==== Source excerpt ====
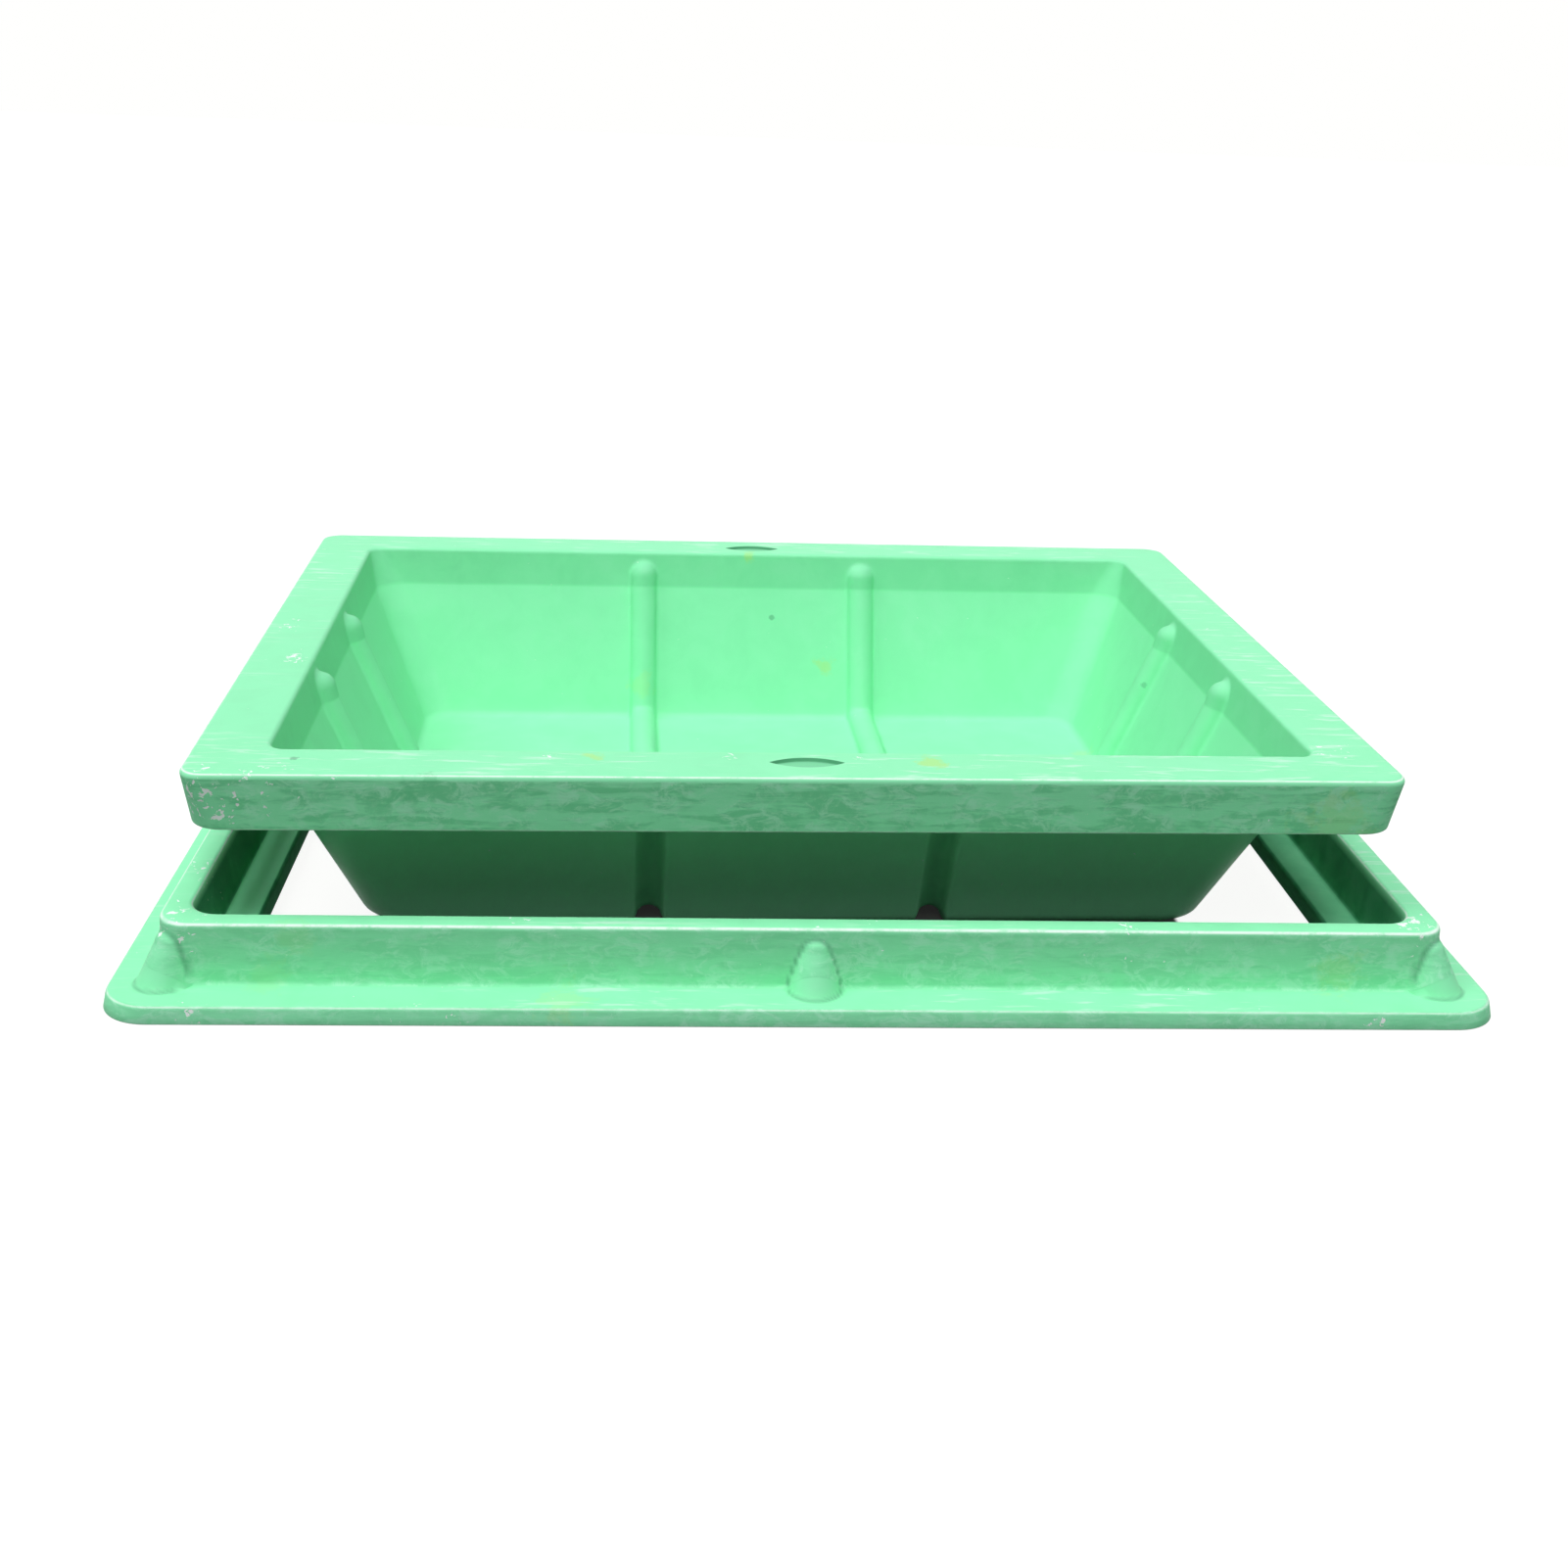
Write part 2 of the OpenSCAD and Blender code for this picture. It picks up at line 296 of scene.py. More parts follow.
def pan_section(floor_bend):
    """Upper face of the pan's sheet, floor to skirt: [outward, height, plan corner, bend]."""
    mouth = -RIM_W
    band = mouth - BAND_DRAFT
    floor = band - WALL_RUN
    return [[floor - floor_bend - 2 * WALL, WALL, BASIN_CORNER, 0],
            [floor, WALL, BASIN_CORNER, floor_bend],
            [band, PAN_H - BAND_H, BASIN_CORNER, BAND_BEND],
            [mouth, PAN_H, MOUTH_CORNER, RIM_BEND],
            [0, PAN_H, RIM_CORNER, RIM_BEND],
            [-SKIRT_DRAFT, PAN_H - SKIRT_H, SKIRT_CORNER, 0]]


def pan_rows(face, edge):
    """Rows of the wall and, in the last three columns, of the line that its ribs follow."""
    wall = rounded(face(pan_section(FLOOR_BEND)), PAN_BEND_STEPS)
    line = rounded(face(pan_section(RIB_R + WALL)), PAN_BEND_STEPS)
    # The first row is replaced by rows that grow from a sharp rectangle, for the floor's grid
    out, z, r = wall[1]
    inner = out - r
    start = [[inner + r * f, z, r * f, inner + (line[1][0] - inner) * f, z, r * f]
             for f in (0, 0.2, 0.4, 0.6, 0.8)]
    rows = start + [a + b for a, b in zip(wall[1:], line[1:])]
    rows[-1][1] += edge
    rows[-1][4] += edge
    return rows


def floor_grid(row, half, plan, offset):
    """Points and faces of the flat middle of the floor, inside its first ring."""
    reach = half + row[0] - row[2]
    xs = [-reach[0]] + side_places(plan["x"], plan["fractions"], reach[0]) + [reach[0]]
    ys = [-reach[1]] + side_places(plan["y"], plan["fractions"], reach[1]) + [reach[1]]
    points = np.array([(x, y, row[1]) for y in ys for x in xs])
    n = len(xs)
    corners = [offset + j * n + i for j in range(len(ys) - 1) for i in range(n - 1)]
    return points, [(k, k + 1, k + 1 + n, k + n) for k in corners]


def edge_rows(a, b, radius):
    """Rounds the sheet's cut edge between the last row of one face and the first of the other."""
    rows = []
    for i in range(1, 5):
        t = math.radians(90 * i / 4)
        rows.append([a[0] - radius * (1 - math.cos(t)), a[1] - radius * math.sin(t), a[2]])
    for i in range(0, 4):
        t = math.radians(90 * i / 4)
        rows.append([b[0] + radius * (1 - math.sin(t)), b[1] - radius * math.cos(t), b[2]])
    return rows


def make_pan():
    """The pan's closed shell: a loft over and under the sheet, and two grids for its floor."""
    plan = pan_plan()

    def steps(row):
        on_band = row[1] > RIB_END_Z - 4 and row[0] < -RIM_W + 1
        return 1.7 if on_band else 7.0

    top = divided(pan_rows(list, PAN_EDGE_R), steps)
    under = divided(pan_rows(lower_face, PAN_EDGE_R), steps)
    rim = [row * 2 for row in edge_rows(top[-1][:3], under[-1][:3], PAN_EDGE_R)]
    rows = top + rim + list(reversed(under))
    points, normals = surface([row[:3] for row in rows], PAN_HALF, plan, False)
    line, line_normals = surface([row[3:] for row in rows], PAN_HALF, plan, False)
    count = points.shape[1]

    def raise_beads(part, radius, fillet):
        """Moves the points of ribs, or of grooves with a radius below zero, off the wall."""
        height = bead_height(points[part], abs(radius), fillet)[..., None]
        lifted = np.clip(height / BEAD_BLEND, 0, 1)
        base = points[part] + (line[part] - points[part]) * lifted
        way = normals[part] + (line_normals[part] - normals[part]) * lifted
        way /= np.linalg.norm(way, axis=-1, keepdims=True)
        points[part] = base + way * height * math.copysign(1, radius)
        return height[..., 0]

    mouth_row = max(i for i, r in enumerate(top) if r[0] < -RIM_W + RIM_BEND + 0.1)
    raise_beads(slice(0, mouth_row), RIB_R, RIB_FILLET)
    below = next(i for i in range(len(top) + len(rim), len(rows))
                 if rows[i][0] < -RIM_W + WALL + 0.1)
    groove = raise_beads(slice(below, None), -GROOVE_R, GROOVE_FILLET)

    faces = ring_faces(len(rows), count, False)
    flat = points.reshape(-1, 3)
    marks = {mark: np.zeros(len(flat)) for mark in MARKS}
    # Painted shade in the grooves on the outside of the basin, by their depth
    marks["shade"][below * count:] = 0.45 * np.clip(groove.ravel() / GROOVE_R, 0, 1)
    for i, row in enumerate(rows):
        part = slice(i * count, (i + 1) * count)
        drop = PAN_H - row[1]
        # Pale line along the rim's rounded top edge and its cut edge: wear and a painted highlight
        if i < len(top) and abs(row[0]) < RIM_BEND:
            marks["edge"][part] = 1.0 if 0.6 < drop < 1.0 else 0.0
        if len(top) <= i < len(top) + len(rim):
            marks["edge"][part] = 0.6
        on_skirt = row[0] > -SKIRT_DRAFT - WALL - 3 and drop > RIM_BEND
        marks["outside"][part] = 1.0 if on_skirt else 0.0
        marks["top"][part] = 1.0 if i < len(top) and drop < 0.5 else 0.0
        # Painted shade on the band below the mouth
        if i < len(top) and row[0] < -RIM_W and drop < BAND_H - 1:
            marks["shade"][part] = 0.12

    grid, grid_faces = floor_grid(top[0], PAN_HALF, plan, len(flat))
    grid[:, 2] += bead_height(grid, RIB_R, RIB_FILLET)
    base, base_faces = floor_grid(under[0], PAN_HALF, plan, len(flat) + len(grid))
    base[:, 2] += bead_height(base, GROOVE_R, GROOVE_FILLET)
    faces += grid_faces + [tuple(reversed(f)) for f in base_faces]
    every = np.vstack([flat, grid, base])
    for mark in marks:
        marks[mark] = np.concatenate([marks[mark], np.zeros(len(grid) + len(base))])
    return build_mesh("pan_shell", every, faces, marks)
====
● **Aim of the task**:
Extract, from the material above, each line holding the word "part".

● **Full solution**:
Write part 2 of the OpenSCAD and Blender code for this picture. It picks up at line 296 of scene.py. More parts follow.
    def raise_beads(part, radius, fillet):
        height = bead_height(points[part], abs(radius), fillet)[..., None]
        base = points[part] + (line[part] - points[part]) * lifted
        way = normals[part] + (line_normals[part] - normals[part]) * lifted
        points[part] = base + way * height * math.copysign(1, radius)
        part = slice(i * count, (i + 1) * count)
            marks["edge"][part] = 1.0 if 0.6 < drop < 1.0 else 0.0
            marks["edge"][part] = 0.6
        marks["outside"][part] = 1.0 if on_skirt else 0.0
        marks["top"][part] = 1.0 if i < len(top) and drop < 0.5 else 0.0
            marks["shade"][part] = 0.12